Change will be a fundamental barrier to the adoption of virtual prototyping. Shifting to this technology takes effort and creates a risk potential. However, it also requires change at a fundamental level. Virtual prototyping asks that the user change the way that he communicates and the way that he receives communications. The virtual world is not real. So, the five senses either are stimulated to create the illusion of reality or are completely ignored. Seeking concrete answers, hard facts and an ability to test the real thing, many people will resist making a decision based on virtual information.
Knowing that the input is not real and understanding the limits of the virtual environment, product development professionals are unlikely to blindly trust the data that a virtual prototype provides.
Are all of the constraints and inputs correct? Is the visual simulation accurate? These are two of the many questions that will loom in the mind of the engineer or designer. Presently, there is no way that the virtual prototype can address these nagging concerns. As a result, the product design team will seek to confirm the virtual data with a physical prototype.
In the early days of rapid prototyping, there were predictions that it would replace NC/CNC machining. Fifteen years later, these predictions have proved false.

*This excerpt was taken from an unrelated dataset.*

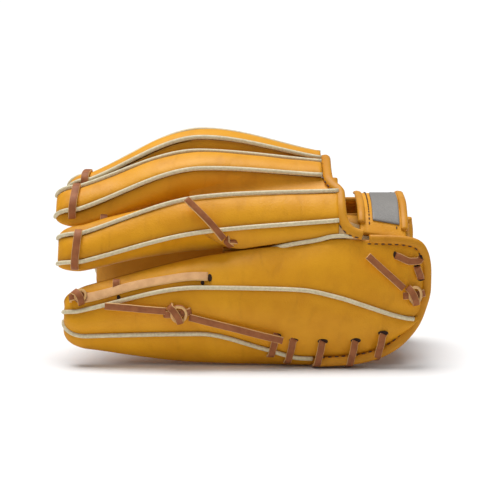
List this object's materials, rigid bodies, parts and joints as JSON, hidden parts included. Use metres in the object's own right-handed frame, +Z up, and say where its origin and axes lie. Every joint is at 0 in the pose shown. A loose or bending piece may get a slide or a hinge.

The same will be true with similar predictions for the future of virtual prototyping.
Virtual prototyping will not replace rapid prototyping, but it will affect it. If virtual prototyping becomes widely used, it may significantly reduce the number of rapid prototypes that are made. In this scenario, a single rapid prototype would be used to verify the results of numerous virtual iterations. But this is not a foregone conclusion. There is the possibility that virtual prototyping increases the number of rapid prototypes.
Which of these realities will come true? Only time will tell.
* CAVE (Cave Automatic Virtual Environment) has four, five or six surfaces on which the digital image is projected. This surrounds the viewer with the virtual environment. Power-walls have one ore more rear-projection screens.